At Carlyle the measures aren’t quite as widespread yet, although the firm has been having broad discussions with management teams at portfolio companies and recommended drawing credit lines in certain instances, with the "decisions are based on industries, regions and other factors."
Besides Boeing, Blackstone and Carlyle, other companies that announced plans to drawdown on their full revolver were Hilton Worldwide and Wynn Resorts, all reflecting the uncertainty coursing through corporate America as the US economy hurtles into recession.
Think of it, as companies lining up at their favorite ATM machine to pull all the money that is in the account. It works until suddenly it doesn't.
And here is Bloomberg confirming, through clenched teeth, what we said earlier: "A sudden and sustained increase in companies tapping credit lines could eventually strain banks if conditions become so dire that borrowers won’t be able to meet their obligations."
See, it's not market conditions, but a loss of faith in the banking sector, and the reason why it was so difficult for Bloomberg to admit it is that while toilet paper runs do not lead to a collapse of the financial system, fiat paper runs to, and all that would take for those to begin is a loss of faith in the US banking system.... just like that exhibited by Boeing and some of the smartest financial professionals in the world.

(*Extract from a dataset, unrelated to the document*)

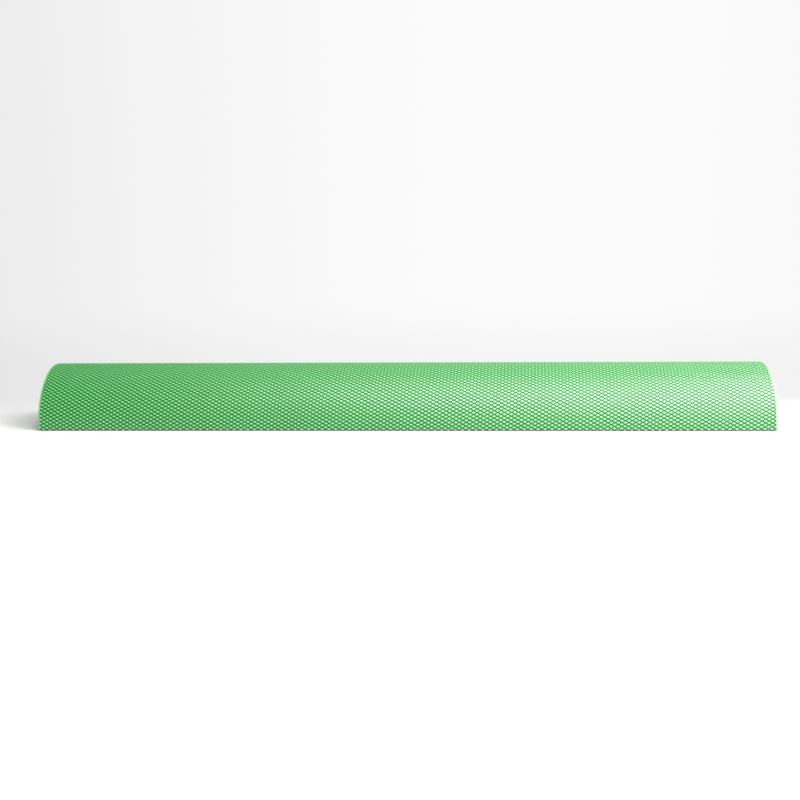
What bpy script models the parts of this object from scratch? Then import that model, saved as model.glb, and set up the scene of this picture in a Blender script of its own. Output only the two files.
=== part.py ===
"""Half round foam roller, built the way the real one is made.

Closed-cell foam sheet is wound in a spiral round a soft foam rod, a textured skin sheet is laminated over the
log, the log is sawn in half along its length, and the skin's end edges are eased. The roller rests on its sawn
face. X runs along the roller, -Y is its front, +Z is up, and the origin is the middle of the sawn face.
"""

import math

import bmesh
import bpy
from mathutils import Vector

# Driving sizes in metres
ROLLER_LENGTH = 0.9144
ROLLER_RADIUS = 0.0762
SKIN_THICKNESS = 0.0040
END_ROUND = 0.0030
ROD_RADIUS = 0.0080
BOND_GAP = 0.0003

# The largest part of the skin's thickness that the eased end edge may take
END_ROUND_WALL_SHARE = 0.9

# Counts
WRAP_COUNT = 7
ARC_STEPS = 60
END_ROUND_STEPS = 6

# The log is sawn through its middle, so each piece goes round half a turn
HALF_TURN = math.pi
TURNS_IN_HALF = 0.5

SMOOTH_ANGLE = math.radians(35)

# Colours are linear, roughness is 0 to 1
SKIN_GREEN = (0.090, 0.440, 0.150, 1.0)
CORE_GREEN = (0.330, 0.600, 0.210, 1.0)
ROD_GREEN = (0.270, 0.540, 0.180, 1.0)
SKIN_ROUGHNESS = 0.45
CORE_ROUGHNESS = 0.85


def clear_scene():
    for obj in list(bpy.data.objects):
        bpy.data.objects.remove(obj, do_unlink=True)


def foam_material(name, colour, roughness):
    material = bpy.data.materials.new(name)
    material.use_nodes = True
    shader = material.node_tree.nodes["Principled BSDF"]
    shader.inputs["Base Color"].default_value = colour
    shader.inputs["Roughness"].default_value = roughness
    shader.inputs["Metallic"].default_value = 0.0
    return material


def add_piece(name, mesh_data, material, parent, left_end):
    """A piece hangs on the roller's empty, with its own origin at the roller's left end."""
    mesh = bpy.data.meshes.new(name)
    bmesh.ops.recalc_face_normals(mesh_data, faces=mesh_data.faces)
    mesh_data.to_mesh(mesh)
    mesh_data.free()
    mesh.materials.append(material)
    mesh.shade_smooth()
    mesh.set_sharp_from_angle(angle=SMOOTH_ANGLE)
    piece = bpy.data.objects.new(name, mesh)
    piece.parent = parent
    piece.location = left_end
    bpy.context.scene.collection.objects.link(piece)
    return piece


def on_arch(radius, share):
    """A point of the cross-section: share 0 is the front sawn edge, one half the crown and 1 the back edge."""
    angle = HALF_TURN * share
    return Vector((0, -radius * math.cos(angle), radius * math.sin(angle)))


# Bond lines of the winding

# Each bond line is the middle of the thin gap between two layers. The first lies on the rod and the last lies
# under the skin, both round. The sheet starts and ends skived to nothing in the half that was sawn away, so
# half a sheet is missing from this half's turns.
ROD_BOND_RADIUS = ROD_RADIUS + BOND_GAP / 2
SKIN_BOND_RADIUS = ROLLER_RADIUS - SKIN_THICKNESS - BOND_GAP / 2
WINDING_PITCH = (SKIN_BOND_RADIUS - ROD_BOND_RADIUS) / (WRAP_COUNT - TURNS_IN_HALF)


def bond_line(turn, share):
    """The radius of the bond line outside the given turn, which climbs by half a sheet over the half turn."""
    if turn == 0:
        return ROD_BOND_RADIUS
    if turn == WRAP_COUNT:
        return SKIN_BOND_RADIUS
    return ROD_BOND_RADIUS + WINDING_PITCH * (turn - TURNS_IN_HALF + TURNS_IN_HALF * share)


def wrap_mesh(turn):
    """One half turn of the wound sheet: a band between two bond lines, drawn at the left end and extruded."""
    shape = bmesh.new()
    rows = []
    for step in range(ARC_STEPS + 1):
        share = step / ARC_STEPS
        inner = on_arch(bond_line(turn - 1, share) + BOND_GAP / 2, share)
        outer = on_arch(bond_line(turn, share) - BOND_GAP / 2, share)
        rows.append((shape.verts.new(inner), shape.verts.new(outer)))
    for (inner_a, outer_a), (inner_b, outer_b) in zip(rows, rows[1:]):
        shape.faces.new((inner_a, outer_a, outer_b, inner_b))
    extrude_along_roller(shape)
    return shape


def rod_mesh():
    """The sawn half of the rod that the winding starts on."""
    shape = bmesh.new()
    arch = [shape.verts.new(on_arch(ROD_RADIUS, step / ARC_STEPS)) for step in range(ARC_STEPS + 1)]
    shape.faces.new(arch)
    extrude_along_roller(shape)
    return shape


def extrude_along_roller(shape):
    grown = bmesh.ops.extrude_face_region(shape, geom=shape.faces[:])
    moved = [item for item in grown["geom"] if isinstance(item, bmesh.types.BMVert)]
    bmesh.ops.translate(shape, verts=moved, vec=(ROLLER_LENGTH, 0, 0))


def skin_profile():
    """The skin's section along the roller, as (x, radius): flat inside, with both outer end corners rounded."""
    inner = ROLLER_RADIUS - SKIN_THICKNESS
    rounding = min(END_ROUND, END_ROUND_WALL_SHARE * SKIN_THICKNESS)
    profile = [(0, inner)]
    for step in range(END_ROUND_STEPS + 1):
        angle = math.pi / 2 * step / END_ROUND_STEPS
        along = rounding * (1 - math.cos(angle))
        profile.append((along, ROLLER_RADIUS - rounding * (1 - math.sin(angle))))
    profile += [(ROLLER_LENGTH - along, radius) for along, radius in reversed(profile)]
    return profile


def skin_mesh():
    """The textured sheet round the log: its section is spun over the arch, from the front edge to the back."""
    shape = bmesh.new()
    section = [shape.verts.new((along, -radius, 0)) for along, radius in skin_profile()]
    cut_face = shape.faces.new(section)
    bmesh.ops.spin(
        shape,
        geom=[cut_face, *cut_face.edges, *cut_face.verts],
        axis=(-1, 0, 0),
        cent=(0, 0, 0),
        angle=HALF_TURN,
        steps=ARC_STEPS,
    )
    return shape


clear_scene()

roller = bpy.data.objects.new("sawn_face_middle", None)
bpy.context.scene.collection.objects.link(roller)
left_end = (-ROLLER_LENGTH / 2, 0, 0)

skin_foam = foam_material("textured_skin_foam", SKIN_GREEN, SKIN_ROUGHNESS)
core_foam = foam_material("core_foam", CORE_GREEN, CORE_ROUGHNESS)
rod_foam = foam_material("rod_foam", ROD_GREEN, CORE_ROUGHNESS)

add_piece("textured_skin", skin_mesh(), skin_foam, roller, left_end)
for turn in range(1, WRAP_COUNT + 1):
    add_piece(f"core_wrap_{turn}", wrap_mesh(turn), core_foam, roller, left_end)
add_piece("core_rod", rod_mesh(), rod_foam, roller, left_end)
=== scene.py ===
"""Half round foam roller: a wound foam core under an embossed foam skin, on a pale studio floor."""

import math

import bmesh
import bpy
import numpy as np
from mathutils import Euler, Matrix, Vector


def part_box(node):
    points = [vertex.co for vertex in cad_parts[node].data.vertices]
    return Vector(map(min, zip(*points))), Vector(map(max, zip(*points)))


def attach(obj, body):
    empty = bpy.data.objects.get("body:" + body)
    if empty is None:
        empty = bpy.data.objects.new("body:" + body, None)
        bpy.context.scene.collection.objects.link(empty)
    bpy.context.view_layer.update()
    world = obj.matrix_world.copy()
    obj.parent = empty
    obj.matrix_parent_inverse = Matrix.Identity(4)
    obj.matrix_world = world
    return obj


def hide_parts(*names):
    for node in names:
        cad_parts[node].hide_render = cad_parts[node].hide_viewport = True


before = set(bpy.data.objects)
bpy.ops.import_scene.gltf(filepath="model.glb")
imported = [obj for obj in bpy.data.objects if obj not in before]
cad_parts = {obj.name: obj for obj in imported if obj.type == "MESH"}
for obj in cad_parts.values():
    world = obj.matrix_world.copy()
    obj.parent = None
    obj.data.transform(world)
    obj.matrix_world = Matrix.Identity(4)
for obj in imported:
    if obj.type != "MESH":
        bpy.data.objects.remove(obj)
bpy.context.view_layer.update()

# Core rod
# A soft round rod of closed-cell polyethylene foam, on which the winding of the log starts. The log
# is sawn lengthwise through its middle, so half of the rod is left. It shows at both ends and below.
rod_low, rod_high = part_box("core_rod")
ROLLER_LENGTH = rod_high.x - rod_low.x
ROD_RADIUS = rod_high.z
ROD_ARCH_STEPS = 32
ROD_EDGE_SOFTNESS = 0.0004
ROD_EDGE_STEPS = 2
SHARP_ANGLE = math.radians(40)
ROD_FOAM_COLOUR = "#76AC62"
ROD_CELL_COLOUR = "#5F934D"
ROD_CELL_SIZE = 0.0009

# Foam as the saw leaves it, on the rod, the wraps and the edges of the skin alike. The cells and the
# saw marks are drawn coarser than real ones, so that they show.
CELL_WALL_SPAN = (0.1, 0.6)
CELL_DEPTH_SHARE = 0.25
SAW_MARKS_PER_METRE = (30, 2500, 2500)
CUT_CLOUDS_PER_METRE = 60.0
CUT_CLOUD_SHADES = (0.93, 1.05)
CUT_ROUGHNESS = (0.78, 0.94)
CUT_BUMP_STRENGTH = 0.35
CUT_FOAM_IOR = 1.49


def linear(hex_colour, alpha=1.0):
    """An sRGB hex colour as the linear colour that the shaders take."""
    parts = [int(hex_colour[i : i + 2], 16) / 255 for i in (1, 3, 5)]
    return [p / 12.92 if p <= 0.04045 else ((p + 0.055) / 1.055) ** 2.4 for p in parts] + [alpha]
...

Related: Millennials Are Killing The McMansion
The big irony, of course, is that by pulling down on revolvers en masse, US companies can trigger just the liquidity crunch they are seeking to protect themselves again, because as we noted earlier, liquidity in the US financial sector is already dismal and getting worse with every passing day, hence today's latest expansion to the Fed's repo capabilities among a surging FRA/OIS spread.
As Bloomberg explains, "lenders offer revolving credit lines to strengthen relationships with companies and don’t typically intend for them to be drawn upon en masse."
In normal times, revolvers serve as the corporate equivalent of credit cards, giving companies room to borrow as needed and repay when shortfalls ease. Under normal circumstances, the lines are seldom maxed out. Extensive use can be seen as a harbinger of distress."
The fact that everyone is drawing down on their revolver, however, shows three things:
- these are not normal circumstances
- the US financial situation is on the verge of distress, and
- they remember what happened in 2008, when one bank after another collapsed the availability on their revolver to troubled companies and sectors, and this time it will be the banks left with holding the short stick.
That said, oil and natural gas companies are under particular focus as they tend to suffer a spike in funding stress when prices fall, because their credit lines are periodically updated based on market prices, motivating companies to tap them early.
But why Boeing? The company's cash flow is one of the most stable in the world... except of course when a global viral pandemic and its ongoing 737 MAX fiasco has sent its cash flow plunging to the most negative levels in decades.
Meanwhile, Blackstone’s private equity operation is the firm’s largest business by assets, at $183 billion, of which energy accounts for almost 10% of the total portfolio.
Blackstone won't be the last as rival private equity firms - many of which have purchased shale companies in recent years funded with staggering levels of junk debt - also are weighing similar actions.
"From an economic perspective, the virus has created dislocation in the market and fear among the people," Blackstone co-founder Stephen Schwarzman said in an interview in Mumbai last week. “Once that starts, one has to find the impact of negative consequences. But the turbulence can also have an upside for firms with a war chest, he said.
"It creates a substantial opportunity to buy assets and give credit." Or, in the case of Blackstone's portfolio companies, to take it.